DATA EXTRACT>
********

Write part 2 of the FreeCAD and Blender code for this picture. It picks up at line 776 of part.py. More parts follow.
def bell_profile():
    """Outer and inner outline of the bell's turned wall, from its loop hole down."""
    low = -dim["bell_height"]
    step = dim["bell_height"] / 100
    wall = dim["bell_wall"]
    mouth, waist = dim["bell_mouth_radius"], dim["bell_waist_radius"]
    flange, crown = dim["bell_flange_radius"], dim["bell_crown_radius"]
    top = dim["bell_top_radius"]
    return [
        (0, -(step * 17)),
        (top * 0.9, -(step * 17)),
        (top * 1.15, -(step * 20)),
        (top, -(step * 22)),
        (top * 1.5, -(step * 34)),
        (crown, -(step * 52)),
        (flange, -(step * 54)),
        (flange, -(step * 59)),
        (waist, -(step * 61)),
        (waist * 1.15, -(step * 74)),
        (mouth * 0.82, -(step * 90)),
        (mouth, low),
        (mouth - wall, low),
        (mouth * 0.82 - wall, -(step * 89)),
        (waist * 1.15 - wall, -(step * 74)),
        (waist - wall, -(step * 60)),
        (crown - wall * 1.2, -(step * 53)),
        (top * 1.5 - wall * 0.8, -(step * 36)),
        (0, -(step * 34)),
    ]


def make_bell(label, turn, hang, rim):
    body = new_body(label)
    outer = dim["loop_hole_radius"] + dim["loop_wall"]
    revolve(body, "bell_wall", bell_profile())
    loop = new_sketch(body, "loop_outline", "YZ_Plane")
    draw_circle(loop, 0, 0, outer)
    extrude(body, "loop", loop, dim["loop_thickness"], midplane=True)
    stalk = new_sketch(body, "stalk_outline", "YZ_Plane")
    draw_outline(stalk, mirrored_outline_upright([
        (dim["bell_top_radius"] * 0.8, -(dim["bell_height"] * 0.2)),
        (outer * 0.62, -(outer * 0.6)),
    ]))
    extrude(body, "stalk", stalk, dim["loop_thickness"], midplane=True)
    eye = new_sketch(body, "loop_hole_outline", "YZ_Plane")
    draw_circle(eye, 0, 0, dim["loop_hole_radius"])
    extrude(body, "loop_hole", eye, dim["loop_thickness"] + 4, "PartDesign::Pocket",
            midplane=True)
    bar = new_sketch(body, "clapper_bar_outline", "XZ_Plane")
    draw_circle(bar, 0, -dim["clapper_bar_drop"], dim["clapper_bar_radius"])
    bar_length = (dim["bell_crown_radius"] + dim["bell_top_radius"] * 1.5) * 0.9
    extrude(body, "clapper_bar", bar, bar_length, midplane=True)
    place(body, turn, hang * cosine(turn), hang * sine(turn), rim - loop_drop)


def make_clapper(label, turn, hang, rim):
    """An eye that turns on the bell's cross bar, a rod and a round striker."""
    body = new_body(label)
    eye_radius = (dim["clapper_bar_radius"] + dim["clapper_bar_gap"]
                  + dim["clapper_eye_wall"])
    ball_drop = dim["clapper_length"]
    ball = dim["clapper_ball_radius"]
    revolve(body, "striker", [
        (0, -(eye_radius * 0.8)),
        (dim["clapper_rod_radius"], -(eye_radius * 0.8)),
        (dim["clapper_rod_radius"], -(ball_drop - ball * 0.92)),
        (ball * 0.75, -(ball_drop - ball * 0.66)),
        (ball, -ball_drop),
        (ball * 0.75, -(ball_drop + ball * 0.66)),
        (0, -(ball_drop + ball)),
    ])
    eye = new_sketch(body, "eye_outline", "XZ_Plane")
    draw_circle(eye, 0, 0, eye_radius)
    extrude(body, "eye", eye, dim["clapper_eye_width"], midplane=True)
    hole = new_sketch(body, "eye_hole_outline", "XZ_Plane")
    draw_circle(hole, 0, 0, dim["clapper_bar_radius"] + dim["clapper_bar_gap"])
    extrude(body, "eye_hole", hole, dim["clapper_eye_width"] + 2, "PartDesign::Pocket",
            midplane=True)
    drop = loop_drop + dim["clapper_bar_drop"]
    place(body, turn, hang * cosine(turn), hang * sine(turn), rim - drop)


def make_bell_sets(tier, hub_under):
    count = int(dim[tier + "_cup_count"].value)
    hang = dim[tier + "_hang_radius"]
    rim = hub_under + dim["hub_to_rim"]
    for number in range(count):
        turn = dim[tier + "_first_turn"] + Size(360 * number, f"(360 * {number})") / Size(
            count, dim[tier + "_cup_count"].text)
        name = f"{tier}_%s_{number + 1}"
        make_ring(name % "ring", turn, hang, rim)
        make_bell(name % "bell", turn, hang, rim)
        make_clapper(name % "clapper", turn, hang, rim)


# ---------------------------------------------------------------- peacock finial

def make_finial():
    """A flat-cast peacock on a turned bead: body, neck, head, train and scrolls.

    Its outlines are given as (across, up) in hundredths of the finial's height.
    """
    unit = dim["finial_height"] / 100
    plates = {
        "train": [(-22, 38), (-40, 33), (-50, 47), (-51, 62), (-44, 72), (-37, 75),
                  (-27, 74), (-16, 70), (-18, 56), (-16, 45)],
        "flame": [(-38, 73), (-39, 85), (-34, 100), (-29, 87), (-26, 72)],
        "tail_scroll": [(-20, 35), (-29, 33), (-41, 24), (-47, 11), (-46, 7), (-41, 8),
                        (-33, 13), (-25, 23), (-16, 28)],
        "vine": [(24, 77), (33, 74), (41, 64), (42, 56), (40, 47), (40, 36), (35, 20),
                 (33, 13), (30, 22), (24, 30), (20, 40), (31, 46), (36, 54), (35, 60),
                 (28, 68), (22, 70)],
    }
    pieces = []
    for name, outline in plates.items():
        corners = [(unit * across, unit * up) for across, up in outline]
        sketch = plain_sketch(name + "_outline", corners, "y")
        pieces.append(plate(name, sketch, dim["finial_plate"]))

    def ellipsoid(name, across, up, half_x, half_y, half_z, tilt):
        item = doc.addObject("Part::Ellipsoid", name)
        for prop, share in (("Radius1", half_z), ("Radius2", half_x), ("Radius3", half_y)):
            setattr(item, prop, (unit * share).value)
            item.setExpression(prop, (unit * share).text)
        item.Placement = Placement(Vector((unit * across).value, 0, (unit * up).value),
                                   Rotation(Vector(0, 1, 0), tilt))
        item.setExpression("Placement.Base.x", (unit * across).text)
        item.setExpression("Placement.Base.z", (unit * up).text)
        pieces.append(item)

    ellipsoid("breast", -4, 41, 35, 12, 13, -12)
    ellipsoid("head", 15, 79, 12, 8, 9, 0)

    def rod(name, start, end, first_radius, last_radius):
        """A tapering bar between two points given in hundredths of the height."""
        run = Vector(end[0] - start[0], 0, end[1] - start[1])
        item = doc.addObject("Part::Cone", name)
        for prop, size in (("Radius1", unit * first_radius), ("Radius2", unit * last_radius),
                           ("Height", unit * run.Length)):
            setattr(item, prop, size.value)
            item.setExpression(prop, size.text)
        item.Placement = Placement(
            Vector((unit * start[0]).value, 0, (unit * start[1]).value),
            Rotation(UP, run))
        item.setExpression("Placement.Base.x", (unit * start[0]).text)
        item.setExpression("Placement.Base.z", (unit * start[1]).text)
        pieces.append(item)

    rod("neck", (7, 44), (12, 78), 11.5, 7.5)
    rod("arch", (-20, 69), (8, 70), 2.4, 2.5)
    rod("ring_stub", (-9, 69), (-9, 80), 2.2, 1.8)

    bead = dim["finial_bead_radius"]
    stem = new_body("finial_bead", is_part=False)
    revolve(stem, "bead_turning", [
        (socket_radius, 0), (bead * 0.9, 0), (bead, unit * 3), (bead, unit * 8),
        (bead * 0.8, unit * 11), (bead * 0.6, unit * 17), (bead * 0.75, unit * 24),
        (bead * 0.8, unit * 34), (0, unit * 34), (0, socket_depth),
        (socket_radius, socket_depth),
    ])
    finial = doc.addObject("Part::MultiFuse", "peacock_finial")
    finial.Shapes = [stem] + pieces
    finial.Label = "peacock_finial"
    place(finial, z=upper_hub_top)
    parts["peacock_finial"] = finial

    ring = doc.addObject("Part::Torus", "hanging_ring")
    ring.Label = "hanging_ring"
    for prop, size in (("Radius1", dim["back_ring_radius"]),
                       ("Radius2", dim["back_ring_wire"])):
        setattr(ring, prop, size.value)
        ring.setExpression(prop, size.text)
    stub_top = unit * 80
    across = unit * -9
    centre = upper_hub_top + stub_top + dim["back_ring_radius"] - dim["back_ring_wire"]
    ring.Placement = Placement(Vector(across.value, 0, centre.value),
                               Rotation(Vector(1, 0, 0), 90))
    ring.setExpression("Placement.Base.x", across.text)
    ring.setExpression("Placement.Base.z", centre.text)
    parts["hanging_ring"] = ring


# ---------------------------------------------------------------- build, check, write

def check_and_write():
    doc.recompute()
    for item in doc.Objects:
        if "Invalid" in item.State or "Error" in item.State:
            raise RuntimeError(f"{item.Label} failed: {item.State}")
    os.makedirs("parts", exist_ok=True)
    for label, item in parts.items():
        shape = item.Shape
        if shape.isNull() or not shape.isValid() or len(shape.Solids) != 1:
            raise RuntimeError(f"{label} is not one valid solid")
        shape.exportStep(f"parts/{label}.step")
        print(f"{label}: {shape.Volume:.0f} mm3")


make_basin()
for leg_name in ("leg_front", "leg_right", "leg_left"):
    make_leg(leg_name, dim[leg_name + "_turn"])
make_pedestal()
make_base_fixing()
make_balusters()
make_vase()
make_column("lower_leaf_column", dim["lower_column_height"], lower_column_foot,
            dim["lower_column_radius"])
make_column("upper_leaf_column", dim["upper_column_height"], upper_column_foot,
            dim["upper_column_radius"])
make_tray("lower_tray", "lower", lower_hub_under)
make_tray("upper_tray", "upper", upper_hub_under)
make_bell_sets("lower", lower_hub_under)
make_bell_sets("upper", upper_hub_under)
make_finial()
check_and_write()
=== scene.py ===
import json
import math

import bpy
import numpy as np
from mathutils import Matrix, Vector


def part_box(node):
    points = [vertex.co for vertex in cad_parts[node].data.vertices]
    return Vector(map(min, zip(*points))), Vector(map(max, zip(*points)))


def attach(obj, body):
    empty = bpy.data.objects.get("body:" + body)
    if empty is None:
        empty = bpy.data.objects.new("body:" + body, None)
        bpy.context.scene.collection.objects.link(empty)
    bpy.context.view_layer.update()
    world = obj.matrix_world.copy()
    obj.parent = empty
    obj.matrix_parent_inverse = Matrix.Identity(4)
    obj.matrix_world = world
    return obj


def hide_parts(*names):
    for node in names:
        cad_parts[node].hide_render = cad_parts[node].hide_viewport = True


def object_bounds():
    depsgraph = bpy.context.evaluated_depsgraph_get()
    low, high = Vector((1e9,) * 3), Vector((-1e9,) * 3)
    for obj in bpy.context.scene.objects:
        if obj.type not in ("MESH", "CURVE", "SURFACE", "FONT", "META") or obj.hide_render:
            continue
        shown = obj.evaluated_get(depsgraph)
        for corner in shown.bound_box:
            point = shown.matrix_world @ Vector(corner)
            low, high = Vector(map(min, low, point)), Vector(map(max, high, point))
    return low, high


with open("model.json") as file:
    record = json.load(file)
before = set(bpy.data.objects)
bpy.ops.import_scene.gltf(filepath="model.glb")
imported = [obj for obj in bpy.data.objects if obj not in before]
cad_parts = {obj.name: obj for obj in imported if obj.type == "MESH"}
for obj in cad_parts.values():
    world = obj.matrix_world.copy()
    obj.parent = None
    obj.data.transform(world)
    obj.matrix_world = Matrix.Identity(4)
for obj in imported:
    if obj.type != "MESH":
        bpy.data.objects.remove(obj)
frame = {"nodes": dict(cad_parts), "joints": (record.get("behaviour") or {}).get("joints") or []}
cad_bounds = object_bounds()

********

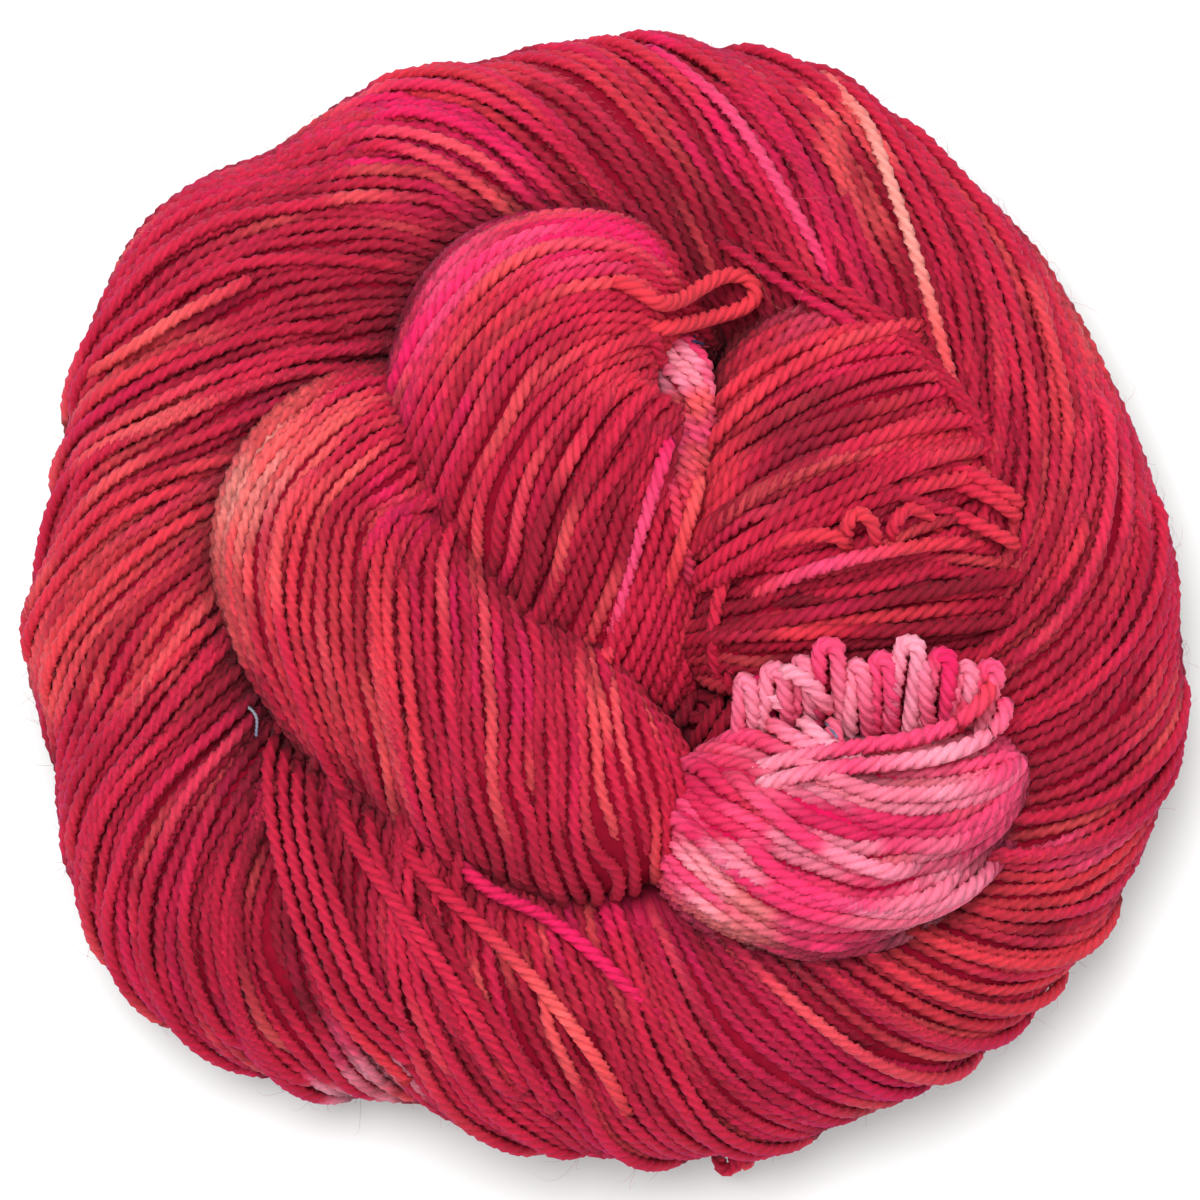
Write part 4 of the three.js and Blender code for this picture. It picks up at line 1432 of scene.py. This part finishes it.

********

TASK STATEMENT> Retype exactly the lines above, from the one with "if empty is" through the one with "for node in", inclusive.

SOLUTION TO THE PROBLEM>
    if empty is None:
        empty = bpy.data.objects.new("body:" + body, None)
        bpy.context.scene.collection.objects.link(empty)
    bpy.context.view_layer.update()
    world = obj.matrix_world.copy()
    obj.parent = empty
    obj.matrix_parent_inverse = Matrix.Identity(4)
    obj.matrix_world = world
    return obj


def hide_parts(*names):
    for node in names:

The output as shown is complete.